The principal road is that south-east through the centre from Bradshaw to Ainsworth, passing through Harwood Lee; another road goes north-east to Tottington; the village or hamlet of Harwood lies on the southern boundary.
There were forty-two hearths liable to the tax in 1666, but only one house had as many as three hearths. (fn. 2)
The manor of HARWOOD, originally including Bradshaw also, was a member of the fee of Manchester, held as one plough-land by knight's service. In 1212 it had become divided, being held of Robert Grelley by Roger de Samlesbury and Alexander de Harwood. (fn. 3) The Samlesbury portion seems to have descended in the same way as the neighbouring manor of Breightmet, (fn. 4) and the Harwood moiety to the Traffords of Trafford. (fn. 5) The matter, however, is not quite clear, the separation of the manor of Bradshaw causing some confusion. (fn. 6) The Trafford moiety was sold in 1589 to Nicholas Mosley, (fn. 7) and he in turn sold it to five partners, who appear to have been acting for a number of others, for in 1615 the manor had been divided into thirty-five portions, of which Giles Ainsworth held one. (fn. 8) Large portions came into the possession of William Hulme, and form part of his endowment fund. (fn. 9)

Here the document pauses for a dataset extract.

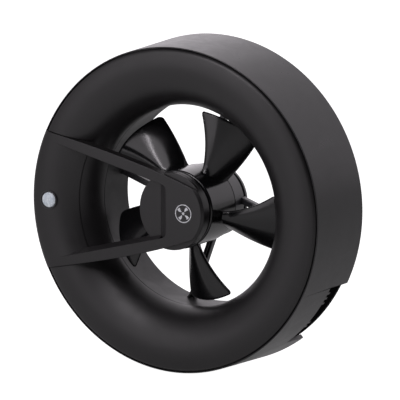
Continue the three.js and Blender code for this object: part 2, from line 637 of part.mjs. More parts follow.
function motorCarrier() {
  const cup = turned([
    [BARREL_FRONT_RADIUS - BARREL_WALL, BARREL_FRONT_Y],
    [BARREL_FRONT_RADIUS, BARREL_FRONT_Y],
    [BARREL_REAR_RADIUS, BARREL_REAR_Y],
    [CORE_BORE_RADIUS, BARREL_REAR_Y],
    [CORE_BORE_RADIUS, BARREL_BASE_Y],
    [BARREL_REAR_RADIUS - BARREL_WALL, BARREL_BASE_Y],
  ], MEDIUM_SIDES);
  const strutPitch = 360 / STRUT_COUNT;
  const strutAngles = Array.from({ length: STRUT_COUNT }, (_, i) => FIRST_STRUT_ANGLE + i * strutPitch);
  const bore = turned([
    [0, TUBE_FRONT_Y],
    [tubeBore(TUBE_FRONT_Y) - GAP, TUBE_FRONT_Y],
    [tubeBore(COLLAR_REAR_Y) - GAP, COLLAR_REAR_Y],
    [0, COLLAR_REAR_Y],
  ]);
  const hollowRadius = BARREL_REAR_RADIUS - BARREL_WALL - 0.1;
  const hollow = post(hollowRadius, BARREL_FRONT_Y, BARREL_BASE_Y, 0, 0, MEDIUM_SIDES);
  const holeAngle = FIRST_STRUT_ANGLE - 180;
  const leadHole = block(BARREL_LEAD_HOLE.reach, LEAD_HOLE_DEPTHS, BARREL_LEAD_HOLE.sides, holeAngle);
  const struts = strutAngles.map((angle) => strut(angle).intersect(bore));
  return cut(join([cup, ...struts]), [hollow, leadHole]);
}

function motorRearCap() {
  const front = BARREL_REAR_Y + GAP;
  return turned([
    [0, REAR_CAP_Y],
    ...REAR_CAP_EDGE.map(([r, depth]) => [r, REAR_CAP_Y - depth]),
    [BARREL_REAR_RADIUS, front],
    [BARREL_REAR_RADIUS - BARREL_WALL, front],
    ...REAR_CAP_HOLLOW.map(([r, depth]) => [r, REAR_CAP_Y - depth]),
    [0, REAR_CAP_Y - REAR_CAP_WALL],
  ], MEDIUM_SIDES);
}

function bearingTube() {
  return ring(BEARING_TUBE_BORE, BEARING_TUBE_RADIUS, BEARING_TUBE_FRONT_Y, BARREL_REAR_Y - 0.1, SMALL_SIDES);
}

const bearing = (front) =>
  ring(SHAFT_RADIUS + RUNNING_GAP, BEARING_RADIUS, front, front + BEARING_LENGTH, SMALL_SIDES);

function statorCore() {
  const hub = ring(CORE_BORE_RADIUS, CORE_HUB_RADIUS, CORE_FRONT_Y, CORE_REAR_Y, SMALL_SIDES * 2);
  const poles = Array.from({ length: POLE_COUNT }, (_, i) => {
    const angle = (i * 360) / POLE_COUNT;
    const tooth = block(POLE_RADII, [CORE_FRONT_Y, CORE_REAR_Y], around(POLE_WIDTH / 2), angle);
    const shoeAngles = around(SHOE_HALF_ANGLE, angle);
    return tooth.add(sector(SHOE_BORE_RADIUS, CORE_RADIUS, ...shoeAngles, CORE_FRONT_Y, CORE_REAR_Y, 12));
  });
  return join([hub, ...poles]);
}

function statorCoil() {
  const half = POLE_WIDTH / 2 + GAP;
  const ends = [CORE_FRONT_Y - COIL_OVERHANG, CORE_REAR_Y + COIL_OVERHANG];
  const outer = block(COIL_RADII, ends, around(half + COIL_WIDTH));
  const [near, far] = COIL_RADII;
  return cut(outer, [block([near - 1, far + 1], [CORE_FRONT_Y - GAP, CORE_REAR_Y + GAP], around(half))]);
}

const motorBoard = () => ring(...MOTOR_BOARD_RADII, MOTOR_BOARD_FRONT_Y, MOTOR_BOARD_REAR_Y, MEDIUM_SIDES);

// ---- rotor ----

// One blade: a grid of points over its front and rear faces, closed round the edge.
function blade(angle) {
  const radialSteps = 7;
  const chordSteps = 5;
  const rootRadius = HUB_RADIUS - 1;
  const point = (i, j, side) => {
    const s = 1 - (1 - i / radialSteps) ** 1.5;
    const radius = mix(rootRadius, TIP_RADIUS, s);
    const pastCorner = Math.max(0, radius - (TIP_RADIUS - BLADE_CORNER)) / BLADE_CORNER;
    const trim = BLADE_CORNER * (1 - Math.sqrt(1 - 0.97 * pastCorner ** 2)) * (180 / Math.PI / radius);
    const span = mix(ROOT_SPAN, TIP_SPAN, s);
    const across = mix(trim / span, 1 - trim / span, j / chordSteps);
    const at = radians(angle - ROOT_LAG * (1 - s) + span * (across - 0.5));
    const middle = mix(mix(ROOT_REAR_Y, TIP_REAR_Y, s), mix(ROOT_FRONT_Y, TIP_FRONT_Y, s), across);
    const camber = BLADE_CAMBER * (1 - (2 * across - 1) ** 2);
    const y = middle + camber + (side / 2) * mix(ROOT_THICKNESS, TIP_THICKNESS, s);
    return [radius * Math.cos(at), y, radius * Math.sin(at)];
  };
  const quads = [];
  const quad = (a, b, c, d) => quads.push(...a, ...b, ...c, ...a, ...c, ...d);
  for (let i = 0; i < radialSteps; i++) {
    for (let j = 0; j < chordSteps; j++) {
      quad(point(i, j, -1), point(i + 1, j, -1), point(i + 1, j + 1, -1), point(i, j + 1, -1));
      quad(point(i, j, 1), point(i, j + 1, 1), point(i + 1, j + 1, 1), point(i + 1, j, 1));
    }
    for (const [j, flip] of [[0, false], [chordSteps, true]]) {
      const rim = [point(i, j, -1), point(i, j, 1), point(i + 1, j, 1), point(i + 1, j, -1)];
      quad(...(flip ? rim.reverse() : rim));
    }
  }
  for (let j = 0; j < chordSteps; j++) {
    for (const [i, flip] of [[0, true], [radialSteps, false]]) {
      const rim = [point(i, j, -1), point(i, j, 1), point(i, j + 1, 1), point(i, j + 1, -1)];
      quad(...(flip ? rim.reverse() : rim));
    }
  }
  const geometry = new THREE.BufferGeometry();
  geometry.setAttribute("position", new THREE.Float32BufferAttribute(quads, 3));
  return solid(geometry);
}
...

A grant of free warren in Harwood was obtained in 1266–7. (fn. 10)
The Radcliffes and Bartons of Smithills (fn. 11) and the Hollands of Denton held lands in 'Harwood' for many generations. (fn. 12) Adam Mort of Astley in 1630 held a messuage and fulling mill of Edward Mosley, lord of Manchester. (fn. 13)
Manchester Church had lands in Harwood in 1528. (fn. 14)
Goodwin Fold was once the property and residence of Richard Goodwin, the ejected vicar of Bolton. (fn. 15)
In 1797 it appears from the land tax returns that the land was held by a number of small proprietors. (fn. 16)
The commons were inclosed in 1801. (fn. 17)
Christ Church was erected in 1840 and the patronage is vested in three trustees. (fn. 18) It contains old carved oak fittings which have been brought from various places.